┌────────

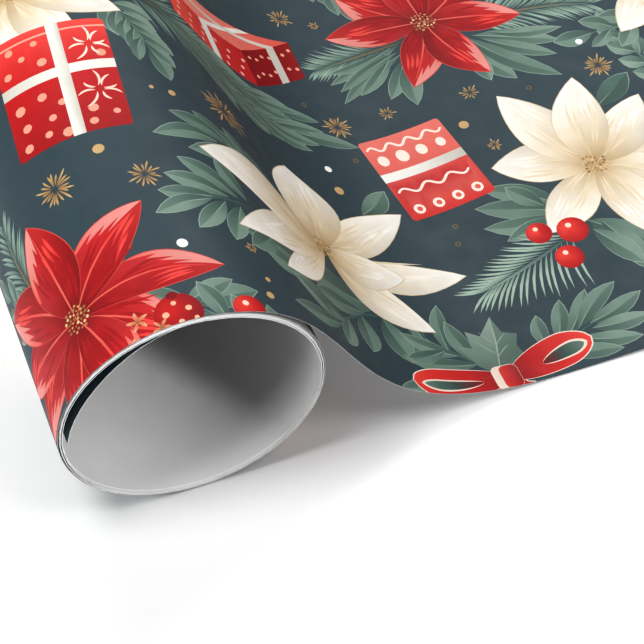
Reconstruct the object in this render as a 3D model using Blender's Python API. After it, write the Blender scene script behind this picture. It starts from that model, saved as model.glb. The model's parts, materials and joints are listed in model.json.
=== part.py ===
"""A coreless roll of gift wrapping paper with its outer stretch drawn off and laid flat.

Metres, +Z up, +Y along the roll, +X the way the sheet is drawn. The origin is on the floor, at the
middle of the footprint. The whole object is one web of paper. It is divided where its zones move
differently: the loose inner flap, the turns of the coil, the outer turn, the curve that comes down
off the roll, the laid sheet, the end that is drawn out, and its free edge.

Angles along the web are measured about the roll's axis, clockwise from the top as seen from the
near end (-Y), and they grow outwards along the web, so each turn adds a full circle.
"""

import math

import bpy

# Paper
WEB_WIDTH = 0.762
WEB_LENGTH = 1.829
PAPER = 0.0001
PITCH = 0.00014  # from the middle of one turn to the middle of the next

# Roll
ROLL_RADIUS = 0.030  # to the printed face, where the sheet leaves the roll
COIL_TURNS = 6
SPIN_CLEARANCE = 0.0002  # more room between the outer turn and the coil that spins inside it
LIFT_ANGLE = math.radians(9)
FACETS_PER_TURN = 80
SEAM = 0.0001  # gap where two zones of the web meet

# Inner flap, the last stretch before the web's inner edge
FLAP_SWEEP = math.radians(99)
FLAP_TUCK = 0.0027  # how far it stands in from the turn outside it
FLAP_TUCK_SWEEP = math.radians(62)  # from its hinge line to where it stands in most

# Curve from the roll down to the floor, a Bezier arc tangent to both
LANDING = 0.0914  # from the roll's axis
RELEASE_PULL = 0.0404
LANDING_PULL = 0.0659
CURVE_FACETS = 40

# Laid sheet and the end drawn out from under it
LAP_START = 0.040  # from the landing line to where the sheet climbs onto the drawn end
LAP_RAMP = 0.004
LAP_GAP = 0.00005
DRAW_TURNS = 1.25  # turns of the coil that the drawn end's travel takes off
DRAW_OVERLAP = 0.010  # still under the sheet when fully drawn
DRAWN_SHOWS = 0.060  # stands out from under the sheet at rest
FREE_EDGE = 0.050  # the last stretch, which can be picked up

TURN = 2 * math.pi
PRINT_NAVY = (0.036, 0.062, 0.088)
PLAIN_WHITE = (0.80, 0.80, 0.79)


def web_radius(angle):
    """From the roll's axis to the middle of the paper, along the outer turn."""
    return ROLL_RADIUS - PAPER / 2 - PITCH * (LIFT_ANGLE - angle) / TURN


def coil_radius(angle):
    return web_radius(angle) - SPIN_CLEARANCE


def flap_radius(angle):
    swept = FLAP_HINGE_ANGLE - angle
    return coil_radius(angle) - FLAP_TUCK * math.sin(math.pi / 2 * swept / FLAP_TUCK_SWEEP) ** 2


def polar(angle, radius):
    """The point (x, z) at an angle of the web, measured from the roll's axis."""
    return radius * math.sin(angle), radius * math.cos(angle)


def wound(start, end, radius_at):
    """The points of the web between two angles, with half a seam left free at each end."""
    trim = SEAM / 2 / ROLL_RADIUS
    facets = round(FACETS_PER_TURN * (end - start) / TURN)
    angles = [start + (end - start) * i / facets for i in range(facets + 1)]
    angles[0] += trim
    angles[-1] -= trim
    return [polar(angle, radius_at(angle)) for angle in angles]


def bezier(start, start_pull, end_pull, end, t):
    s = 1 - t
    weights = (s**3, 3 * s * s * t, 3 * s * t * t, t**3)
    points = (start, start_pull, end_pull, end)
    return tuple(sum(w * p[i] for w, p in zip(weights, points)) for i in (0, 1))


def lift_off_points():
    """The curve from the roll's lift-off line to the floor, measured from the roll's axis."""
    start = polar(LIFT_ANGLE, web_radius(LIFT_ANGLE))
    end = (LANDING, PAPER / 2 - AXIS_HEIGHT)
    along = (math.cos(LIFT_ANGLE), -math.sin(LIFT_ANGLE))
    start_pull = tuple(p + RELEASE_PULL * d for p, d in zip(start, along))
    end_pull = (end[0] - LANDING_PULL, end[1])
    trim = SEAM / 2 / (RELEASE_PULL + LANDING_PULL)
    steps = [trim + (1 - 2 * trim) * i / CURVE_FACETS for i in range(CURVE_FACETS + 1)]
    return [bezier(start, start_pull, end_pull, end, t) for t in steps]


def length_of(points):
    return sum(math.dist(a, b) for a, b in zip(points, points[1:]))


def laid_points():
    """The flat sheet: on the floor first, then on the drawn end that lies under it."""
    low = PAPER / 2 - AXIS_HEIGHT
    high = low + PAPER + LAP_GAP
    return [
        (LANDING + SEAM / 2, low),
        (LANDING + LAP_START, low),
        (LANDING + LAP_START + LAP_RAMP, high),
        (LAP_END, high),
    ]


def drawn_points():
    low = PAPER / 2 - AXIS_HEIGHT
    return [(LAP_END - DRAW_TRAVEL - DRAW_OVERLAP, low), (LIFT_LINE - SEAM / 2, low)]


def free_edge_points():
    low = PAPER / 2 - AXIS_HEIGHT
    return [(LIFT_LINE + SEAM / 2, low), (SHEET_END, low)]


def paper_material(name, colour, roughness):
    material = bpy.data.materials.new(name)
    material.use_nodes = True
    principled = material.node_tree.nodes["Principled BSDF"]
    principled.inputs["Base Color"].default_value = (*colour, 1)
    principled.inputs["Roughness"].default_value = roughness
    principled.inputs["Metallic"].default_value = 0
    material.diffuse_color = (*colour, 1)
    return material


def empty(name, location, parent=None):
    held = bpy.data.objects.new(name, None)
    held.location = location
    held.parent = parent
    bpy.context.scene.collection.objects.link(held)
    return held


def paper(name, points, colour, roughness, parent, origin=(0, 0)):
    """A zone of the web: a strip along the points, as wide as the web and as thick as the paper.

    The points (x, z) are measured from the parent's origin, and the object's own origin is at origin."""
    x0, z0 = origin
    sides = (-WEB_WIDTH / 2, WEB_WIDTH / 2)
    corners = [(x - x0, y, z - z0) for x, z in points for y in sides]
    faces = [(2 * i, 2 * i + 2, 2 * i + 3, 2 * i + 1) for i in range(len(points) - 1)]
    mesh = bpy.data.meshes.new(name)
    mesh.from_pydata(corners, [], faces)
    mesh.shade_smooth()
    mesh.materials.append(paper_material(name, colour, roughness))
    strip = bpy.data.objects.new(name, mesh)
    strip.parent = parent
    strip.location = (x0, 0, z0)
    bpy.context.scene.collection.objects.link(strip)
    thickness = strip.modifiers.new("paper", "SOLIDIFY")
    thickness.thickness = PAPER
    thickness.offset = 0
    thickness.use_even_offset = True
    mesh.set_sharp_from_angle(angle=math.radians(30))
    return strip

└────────

SHORT TASK: Repeat exactly, please, each line from the beginning of the data through the line with "and laid flat." in it, and only those lines.

CORRECT RESULT:
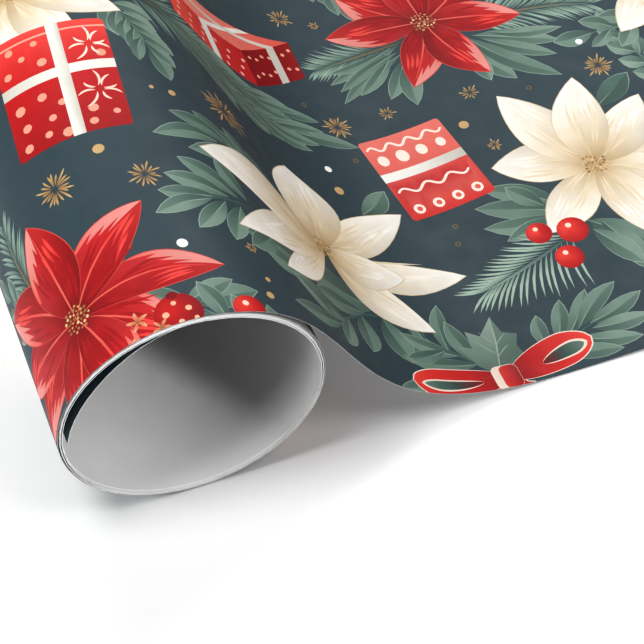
Reconstruct the object in this render as a 3D model using Blender's Python API. After it, write the Blender scene script behind this picture. It starts from that model, saved as model.glb. The model's parts, materials and joints are listed in model.json.
=== part.py ===
"""A coreless roll of gift wrapping paper with its outer stretch drawn off and laid flat.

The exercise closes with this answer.